- Theatrical release poster
- Directed by: Leighton Spence
- Written by: Clark Phillips-Janssen
- Produced by: Brooke Williams Rhys Williams Agam Jain Dan Brouard
- Starring: Brooke Burfitt Thomas Gipson Michelle Money Jonathan Cheban Larese King
- Distributed by: Gravitas Ventures
- Release dates: November 27, 2016 (Wexford); June 27, 2017;
- Running time: 84 minutes
- Country: United States
- Language: English

= By Any Means (2016 film) =

By Any Means is an American thriller directed by Leighton Spence and starring Brooke Burfitt, Thomas Gipson, Jonathan Cheban, and Michelle Money.

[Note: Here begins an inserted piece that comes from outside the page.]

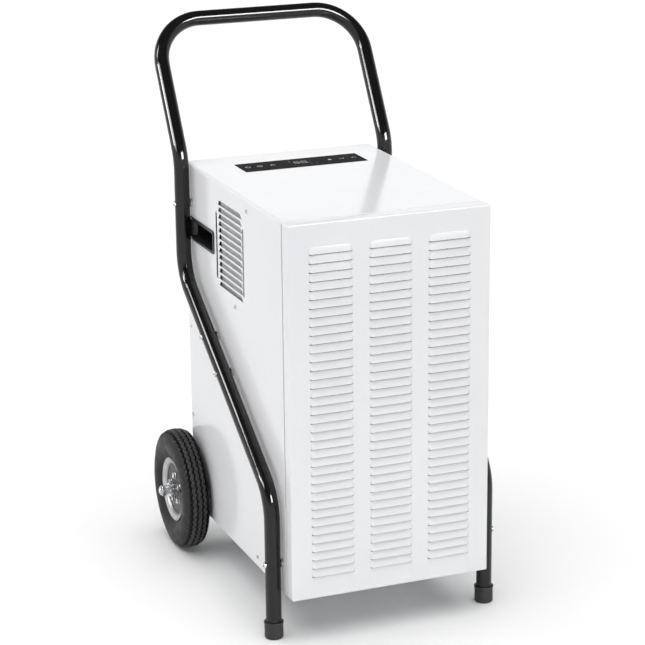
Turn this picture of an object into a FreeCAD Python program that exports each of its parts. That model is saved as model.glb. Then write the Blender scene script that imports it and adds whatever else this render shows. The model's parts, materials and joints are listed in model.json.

The film had its first screening in Ireland before a run of international film festivals around the world in 2016. Gravitas Ventures acquired the distribution rights of the film, which was released by video on demand and on DVD on June 27, 2017.

== Plot ==
The plot centres around a fictional abduction for ransom of a reality TV star.

== Awards ==
By Any Means was officially selected for a number of film festivals around the world, including Ramsgate Film Festival and was official selected for the Bermuda International Film Festival. The film won at the 2016 Wexford Film Festival where it took home the Best Film award and Brooke Burfitt for Best Actress. The film won Best International Feature Film at the Polish International Film Festival 2017.

== In popular culture ==
The film received media attention after convicted kidnapper Lukasz Herba stated in the closing statement of his trial that he was inspired after watching the movie. Herba, a UK resident from Poland, was sentenced to almost 17 years in jail for his role in the abduction of Chloe Ayling in Milan in July 2017.